Information provided ::
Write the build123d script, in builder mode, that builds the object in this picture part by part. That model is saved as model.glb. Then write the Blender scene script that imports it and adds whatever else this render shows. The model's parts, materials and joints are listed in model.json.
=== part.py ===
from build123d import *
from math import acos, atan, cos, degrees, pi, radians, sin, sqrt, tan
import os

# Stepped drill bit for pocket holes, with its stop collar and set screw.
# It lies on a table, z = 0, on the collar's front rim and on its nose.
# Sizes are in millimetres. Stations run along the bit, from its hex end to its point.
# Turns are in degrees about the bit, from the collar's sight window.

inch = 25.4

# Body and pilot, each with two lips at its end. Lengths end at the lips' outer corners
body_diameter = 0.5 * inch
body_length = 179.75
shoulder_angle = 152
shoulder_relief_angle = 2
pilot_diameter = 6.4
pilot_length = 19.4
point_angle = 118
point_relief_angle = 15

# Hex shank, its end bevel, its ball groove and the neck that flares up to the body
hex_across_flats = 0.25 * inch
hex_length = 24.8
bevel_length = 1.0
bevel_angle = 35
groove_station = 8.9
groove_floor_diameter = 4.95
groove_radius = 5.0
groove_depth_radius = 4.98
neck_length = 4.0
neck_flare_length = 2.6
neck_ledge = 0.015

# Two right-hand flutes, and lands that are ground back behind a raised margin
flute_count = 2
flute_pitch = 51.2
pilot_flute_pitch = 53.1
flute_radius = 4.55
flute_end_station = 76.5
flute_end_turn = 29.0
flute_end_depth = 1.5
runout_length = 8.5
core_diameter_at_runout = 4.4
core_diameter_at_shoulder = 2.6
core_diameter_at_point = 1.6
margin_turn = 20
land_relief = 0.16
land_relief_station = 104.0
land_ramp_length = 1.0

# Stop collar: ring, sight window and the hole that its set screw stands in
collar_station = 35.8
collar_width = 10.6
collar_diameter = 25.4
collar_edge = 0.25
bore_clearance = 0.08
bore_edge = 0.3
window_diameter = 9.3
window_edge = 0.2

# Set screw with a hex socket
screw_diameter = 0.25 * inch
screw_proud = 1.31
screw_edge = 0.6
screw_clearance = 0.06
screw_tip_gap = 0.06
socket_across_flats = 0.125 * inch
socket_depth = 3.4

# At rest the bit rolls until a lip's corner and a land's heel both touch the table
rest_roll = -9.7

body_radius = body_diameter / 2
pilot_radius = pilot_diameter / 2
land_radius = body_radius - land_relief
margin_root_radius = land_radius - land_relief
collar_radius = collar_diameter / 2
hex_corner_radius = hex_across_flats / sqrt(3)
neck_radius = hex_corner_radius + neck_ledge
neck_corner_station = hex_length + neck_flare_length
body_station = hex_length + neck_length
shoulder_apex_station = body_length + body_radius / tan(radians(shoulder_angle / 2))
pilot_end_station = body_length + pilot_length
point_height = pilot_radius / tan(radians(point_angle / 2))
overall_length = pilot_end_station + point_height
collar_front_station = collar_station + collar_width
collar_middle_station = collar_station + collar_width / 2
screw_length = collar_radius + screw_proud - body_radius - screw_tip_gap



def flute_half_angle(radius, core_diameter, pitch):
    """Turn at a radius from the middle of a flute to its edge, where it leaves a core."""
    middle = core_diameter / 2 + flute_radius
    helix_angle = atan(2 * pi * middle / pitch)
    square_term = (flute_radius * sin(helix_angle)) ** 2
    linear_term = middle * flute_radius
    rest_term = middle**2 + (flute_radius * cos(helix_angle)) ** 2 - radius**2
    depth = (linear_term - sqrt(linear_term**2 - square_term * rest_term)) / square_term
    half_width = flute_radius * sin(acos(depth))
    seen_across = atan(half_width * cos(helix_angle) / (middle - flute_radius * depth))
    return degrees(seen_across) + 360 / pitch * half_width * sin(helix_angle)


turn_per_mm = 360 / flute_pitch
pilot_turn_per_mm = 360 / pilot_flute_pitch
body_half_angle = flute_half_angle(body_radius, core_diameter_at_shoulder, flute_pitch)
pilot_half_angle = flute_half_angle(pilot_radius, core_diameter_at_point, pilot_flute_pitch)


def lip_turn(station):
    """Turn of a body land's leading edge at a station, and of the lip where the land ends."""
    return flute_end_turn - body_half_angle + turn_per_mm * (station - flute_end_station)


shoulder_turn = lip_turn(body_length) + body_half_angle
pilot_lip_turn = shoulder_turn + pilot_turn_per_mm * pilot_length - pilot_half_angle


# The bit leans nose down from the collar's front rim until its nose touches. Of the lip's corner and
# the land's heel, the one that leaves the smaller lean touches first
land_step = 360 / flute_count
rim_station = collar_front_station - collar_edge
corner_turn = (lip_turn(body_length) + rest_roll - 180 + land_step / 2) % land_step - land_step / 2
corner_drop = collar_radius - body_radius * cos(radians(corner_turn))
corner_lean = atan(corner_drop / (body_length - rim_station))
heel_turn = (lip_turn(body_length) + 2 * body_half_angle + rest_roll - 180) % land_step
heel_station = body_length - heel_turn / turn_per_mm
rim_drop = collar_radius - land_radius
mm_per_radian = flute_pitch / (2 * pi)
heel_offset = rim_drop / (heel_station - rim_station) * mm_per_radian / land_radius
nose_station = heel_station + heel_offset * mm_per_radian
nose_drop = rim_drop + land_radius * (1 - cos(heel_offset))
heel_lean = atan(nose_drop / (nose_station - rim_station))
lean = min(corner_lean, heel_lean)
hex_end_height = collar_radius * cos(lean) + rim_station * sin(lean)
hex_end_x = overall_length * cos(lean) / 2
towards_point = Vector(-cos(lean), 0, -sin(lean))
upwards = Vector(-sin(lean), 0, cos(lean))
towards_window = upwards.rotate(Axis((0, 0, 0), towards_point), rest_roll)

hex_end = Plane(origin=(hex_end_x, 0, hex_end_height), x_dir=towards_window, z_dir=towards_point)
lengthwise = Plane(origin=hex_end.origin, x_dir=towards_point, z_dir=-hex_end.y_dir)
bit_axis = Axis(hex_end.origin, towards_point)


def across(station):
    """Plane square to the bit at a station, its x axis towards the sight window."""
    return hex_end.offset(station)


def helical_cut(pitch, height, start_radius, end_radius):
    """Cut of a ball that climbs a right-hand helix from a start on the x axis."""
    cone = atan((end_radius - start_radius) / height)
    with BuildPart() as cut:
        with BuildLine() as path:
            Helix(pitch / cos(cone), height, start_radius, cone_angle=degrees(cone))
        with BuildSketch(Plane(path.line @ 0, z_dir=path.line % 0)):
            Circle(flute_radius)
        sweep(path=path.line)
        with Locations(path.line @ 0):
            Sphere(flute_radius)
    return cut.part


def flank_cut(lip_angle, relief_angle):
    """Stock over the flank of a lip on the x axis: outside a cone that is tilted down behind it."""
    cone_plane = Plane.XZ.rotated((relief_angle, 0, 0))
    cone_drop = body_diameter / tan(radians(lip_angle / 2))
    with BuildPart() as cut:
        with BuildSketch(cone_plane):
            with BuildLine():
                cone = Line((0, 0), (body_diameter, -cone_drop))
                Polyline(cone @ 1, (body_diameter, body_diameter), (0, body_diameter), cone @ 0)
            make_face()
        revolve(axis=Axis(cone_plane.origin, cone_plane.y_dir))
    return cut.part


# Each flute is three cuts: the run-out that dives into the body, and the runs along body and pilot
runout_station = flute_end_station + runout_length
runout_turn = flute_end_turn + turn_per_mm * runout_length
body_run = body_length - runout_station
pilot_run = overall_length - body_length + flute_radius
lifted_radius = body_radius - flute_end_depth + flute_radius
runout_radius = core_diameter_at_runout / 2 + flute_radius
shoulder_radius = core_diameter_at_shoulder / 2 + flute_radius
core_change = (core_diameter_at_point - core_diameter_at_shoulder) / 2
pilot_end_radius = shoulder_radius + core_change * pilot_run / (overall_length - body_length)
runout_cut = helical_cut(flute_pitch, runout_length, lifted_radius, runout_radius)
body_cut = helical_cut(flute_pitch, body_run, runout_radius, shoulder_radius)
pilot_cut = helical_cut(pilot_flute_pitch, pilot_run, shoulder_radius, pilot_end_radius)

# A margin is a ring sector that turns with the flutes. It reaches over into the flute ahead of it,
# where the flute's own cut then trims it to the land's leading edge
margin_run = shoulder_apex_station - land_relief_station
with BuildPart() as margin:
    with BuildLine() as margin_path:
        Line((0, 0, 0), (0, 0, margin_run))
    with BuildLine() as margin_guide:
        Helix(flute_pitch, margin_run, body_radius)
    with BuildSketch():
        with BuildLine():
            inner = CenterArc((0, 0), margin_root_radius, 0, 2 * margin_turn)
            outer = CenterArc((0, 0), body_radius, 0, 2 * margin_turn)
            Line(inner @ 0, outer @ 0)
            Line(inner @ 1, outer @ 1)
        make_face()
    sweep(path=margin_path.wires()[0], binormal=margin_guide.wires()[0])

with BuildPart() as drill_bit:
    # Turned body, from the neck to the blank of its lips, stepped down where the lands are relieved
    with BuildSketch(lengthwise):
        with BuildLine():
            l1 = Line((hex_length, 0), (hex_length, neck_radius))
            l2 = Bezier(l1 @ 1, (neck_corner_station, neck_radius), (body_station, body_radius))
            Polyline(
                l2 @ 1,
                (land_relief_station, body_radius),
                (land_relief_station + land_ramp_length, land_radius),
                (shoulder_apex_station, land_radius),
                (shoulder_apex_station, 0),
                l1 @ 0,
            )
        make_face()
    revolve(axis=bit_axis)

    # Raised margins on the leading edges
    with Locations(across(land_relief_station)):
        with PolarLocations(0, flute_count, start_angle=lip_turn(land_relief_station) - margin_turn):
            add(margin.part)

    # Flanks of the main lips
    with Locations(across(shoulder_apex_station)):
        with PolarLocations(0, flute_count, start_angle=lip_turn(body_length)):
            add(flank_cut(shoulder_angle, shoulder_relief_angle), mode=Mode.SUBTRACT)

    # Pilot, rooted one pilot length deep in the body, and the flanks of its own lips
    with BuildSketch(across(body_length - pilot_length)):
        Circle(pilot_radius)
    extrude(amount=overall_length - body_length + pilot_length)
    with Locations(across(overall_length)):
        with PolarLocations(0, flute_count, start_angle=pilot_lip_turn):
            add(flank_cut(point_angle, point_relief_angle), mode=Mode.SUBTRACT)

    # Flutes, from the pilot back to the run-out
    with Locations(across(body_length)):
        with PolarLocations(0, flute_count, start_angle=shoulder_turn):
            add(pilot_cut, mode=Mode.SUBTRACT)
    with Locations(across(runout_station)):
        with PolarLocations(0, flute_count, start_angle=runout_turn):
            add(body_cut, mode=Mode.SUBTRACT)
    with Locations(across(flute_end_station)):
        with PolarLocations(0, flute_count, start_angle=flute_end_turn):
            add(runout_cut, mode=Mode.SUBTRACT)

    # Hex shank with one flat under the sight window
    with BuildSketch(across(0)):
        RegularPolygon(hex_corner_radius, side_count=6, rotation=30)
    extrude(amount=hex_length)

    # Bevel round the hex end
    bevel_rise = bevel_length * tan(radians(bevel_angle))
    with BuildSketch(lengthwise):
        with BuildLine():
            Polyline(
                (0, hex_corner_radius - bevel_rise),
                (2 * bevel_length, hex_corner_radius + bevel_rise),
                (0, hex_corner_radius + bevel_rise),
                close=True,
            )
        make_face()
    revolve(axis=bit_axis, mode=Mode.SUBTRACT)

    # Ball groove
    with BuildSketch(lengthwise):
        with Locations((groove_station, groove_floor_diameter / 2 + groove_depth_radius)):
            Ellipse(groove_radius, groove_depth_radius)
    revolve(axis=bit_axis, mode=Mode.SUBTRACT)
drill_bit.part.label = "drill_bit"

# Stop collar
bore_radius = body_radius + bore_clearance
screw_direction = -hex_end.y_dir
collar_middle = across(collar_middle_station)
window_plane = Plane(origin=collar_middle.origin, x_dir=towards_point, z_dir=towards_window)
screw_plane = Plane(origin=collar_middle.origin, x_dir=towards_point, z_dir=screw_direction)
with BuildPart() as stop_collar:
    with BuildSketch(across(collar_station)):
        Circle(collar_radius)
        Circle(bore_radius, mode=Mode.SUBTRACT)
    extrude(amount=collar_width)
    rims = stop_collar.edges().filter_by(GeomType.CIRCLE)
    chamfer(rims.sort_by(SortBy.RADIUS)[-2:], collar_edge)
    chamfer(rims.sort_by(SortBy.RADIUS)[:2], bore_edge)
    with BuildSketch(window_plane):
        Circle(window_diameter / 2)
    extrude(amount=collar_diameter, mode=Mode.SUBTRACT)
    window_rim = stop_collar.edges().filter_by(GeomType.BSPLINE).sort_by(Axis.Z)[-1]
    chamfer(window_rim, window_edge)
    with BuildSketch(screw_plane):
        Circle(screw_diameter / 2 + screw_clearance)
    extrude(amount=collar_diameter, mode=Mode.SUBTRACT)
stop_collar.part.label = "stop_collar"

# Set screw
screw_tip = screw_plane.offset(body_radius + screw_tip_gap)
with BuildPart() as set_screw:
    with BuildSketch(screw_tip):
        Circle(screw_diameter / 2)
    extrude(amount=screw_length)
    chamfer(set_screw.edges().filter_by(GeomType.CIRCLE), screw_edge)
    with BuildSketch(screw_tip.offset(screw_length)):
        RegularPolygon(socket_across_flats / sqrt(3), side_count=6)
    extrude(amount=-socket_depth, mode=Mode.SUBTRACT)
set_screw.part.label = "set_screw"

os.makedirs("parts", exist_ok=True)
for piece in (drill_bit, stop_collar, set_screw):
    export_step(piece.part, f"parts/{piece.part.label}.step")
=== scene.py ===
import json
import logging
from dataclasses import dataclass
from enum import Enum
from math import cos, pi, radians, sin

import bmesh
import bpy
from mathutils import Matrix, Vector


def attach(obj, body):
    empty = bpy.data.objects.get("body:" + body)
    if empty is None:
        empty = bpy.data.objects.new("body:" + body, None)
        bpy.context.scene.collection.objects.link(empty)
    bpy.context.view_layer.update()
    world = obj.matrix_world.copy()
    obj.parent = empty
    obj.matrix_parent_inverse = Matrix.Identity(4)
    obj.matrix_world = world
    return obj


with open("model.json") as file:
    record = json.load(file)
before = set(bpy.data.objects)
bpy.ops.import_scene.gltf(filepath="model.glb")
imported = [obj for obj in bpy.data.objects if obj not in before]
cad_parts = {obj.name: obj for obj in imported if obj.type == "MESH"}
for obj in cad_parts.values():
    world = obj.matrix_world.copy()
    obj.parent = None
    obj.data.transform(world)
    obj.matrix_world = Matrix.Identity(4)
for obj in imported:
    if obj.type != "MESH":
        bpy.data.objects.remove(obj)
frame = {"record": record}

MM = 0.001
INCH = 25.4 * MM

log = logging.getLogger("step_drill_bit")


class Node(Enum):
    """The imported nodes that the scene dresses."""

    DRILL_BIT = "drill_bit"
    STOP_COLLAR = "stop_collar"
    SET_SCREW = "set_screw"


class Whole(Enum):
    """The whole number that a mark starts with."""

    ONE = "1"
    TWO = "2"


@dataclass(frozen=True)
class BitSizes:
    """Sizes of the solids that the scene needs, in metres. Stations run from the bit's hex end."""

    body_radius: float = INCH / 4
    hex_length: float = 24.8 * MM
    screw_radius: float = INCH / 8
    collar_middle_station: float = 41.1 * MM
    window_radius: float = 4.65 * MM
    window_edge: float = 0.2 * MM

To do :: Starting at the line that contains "bpy.data.objects.remove(obj)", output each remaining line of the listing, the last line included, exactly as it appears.

Written solution ::
        bpy.data.objects.remove(obj)
frame = {"record": record}

MM = 0.001
INCH = 25.4 * MM

log = logging.getLogger("step_drill_bit")


class Node(Enum):
    """The imported nodes that the scene dresses."""

    DRILL_BIT = "drill_bit"
    STOP_COLLAR = "stop_collar"
    SET_SCREW = "set_screw"


class Whole(Enum):
    """The whole number that a mark starts with."""

    ONE = "1"
    TWO = "2"


@dataclass(frozen=True)
class BitSizes:
    """Sizes of the solids that the scene needs, in metres. Stations run from the bit's hex end."""

    body_radius: float = INCH / 4
    hex_length: float = 24.8 * MM
    screw_radius: float = INCH / 8
    collar_middle_station: float = 41.1 * MM
    window_radius: float = 4.65 * MM
    window_edge: float = 0.2 * MM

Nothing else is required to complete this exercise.